I am not even going to begin by saying how wrong and how racist this
entire topic is.

I have worked with enough poor indian developers. I have also worked
with enough poor highly paid canadian, american and european
developers. They exist everywhere regardless of nationality.

I also worked with enough indian developers whose work would be
classified as poor while in India which magically turned to pretty
good when they started working in the US. I have also heard
interesting things being said by developers here about people in India
which spoke to how blind they were about situations outside of
Canada/US/Europe. (Part of it being, oh, open source is not about
passion to people in India, it is just a job. Well, it is, you know,
because they need food on their plates).

I am horrified that we are sitting here and talking about this.

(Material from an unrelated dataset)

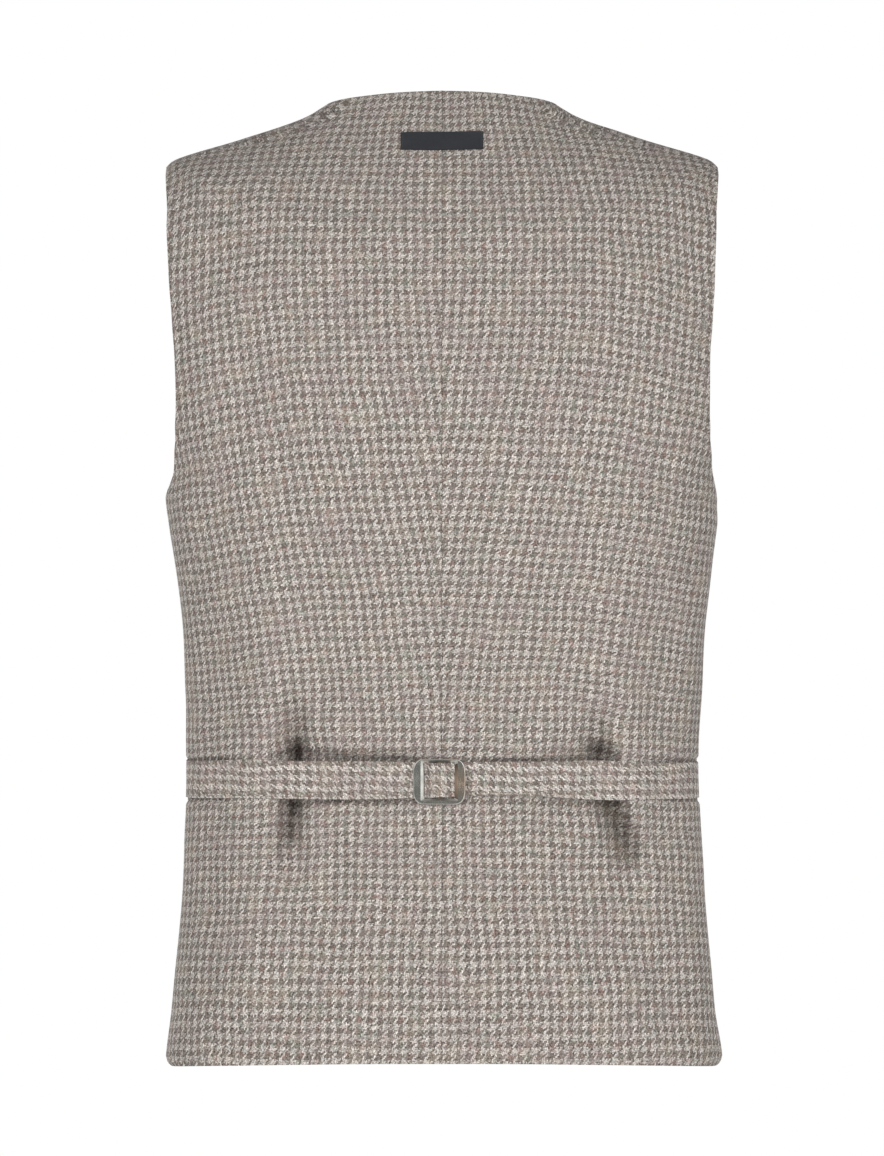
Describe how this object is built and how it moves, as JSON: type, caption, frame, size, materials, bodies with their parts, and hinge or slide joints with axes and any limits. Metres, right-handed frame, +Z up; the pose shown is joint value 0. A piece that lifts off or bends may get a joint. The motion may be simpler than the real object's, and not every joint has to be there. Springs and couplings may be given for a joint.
{
  "type": "suit waistcoat",
  "caption": "Sleeveless suit waistcoat in its worn form: seamed back with a strap and slide buckle at the waist, small bare label, plain fronts crossing below a V neck with buttons.",
  "frame": {"origin": "midway between the wearer's shoulders, level with the underside of the cloth half way along each shoulder", "axes": "+Z up, the wearer faces -Y, +X is the wearer's left"},
  "size_m": [0.348, 0.2482, 0.617],
  "materials": {
    "cloth": "soft woollen houndstooth in a two-and-two twill, pale grey and taupe melange",
    "strap": "the same houndstooth cut across the grain",
    "label": "matt dark woven label, bare",
    "buckle": "polished nickel",
    "button": "semi-gloss horn effect"
  },
  "bodies": {
    "root": {"back_left": "cloth", "back_right": "cloth", "front_left": "cloth", "front_right": "cloth", "strap_left": "strap", "strap_right": "strap", "label": "label", "buckle": "buckle", "button_1": "button", "button_2": "button", "button_3": "button", "button_4": "button", "button_5": "button"}
  },
  "joints": []
}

If you are in the industry, then you are very much aware that is
mostly the grunt work that gets outsourced. If your job is getting
outsourced, then more likely than not, you are not that high up the
value chain. Sorry to break the news to you. Is it a nice thing? No,
absolutely not. I would not wish it on anybody. But the reality is, it
is basic economics. If it can be done for cheaper, and it is not
essential, "quality" (whatever that means), doesn't matter. Don't
begrudge whoever won that. Increase your own value. If you are doing
something essential, your job is not going to go  away any time soon.
Let's not be racist and pick on someone other nationality.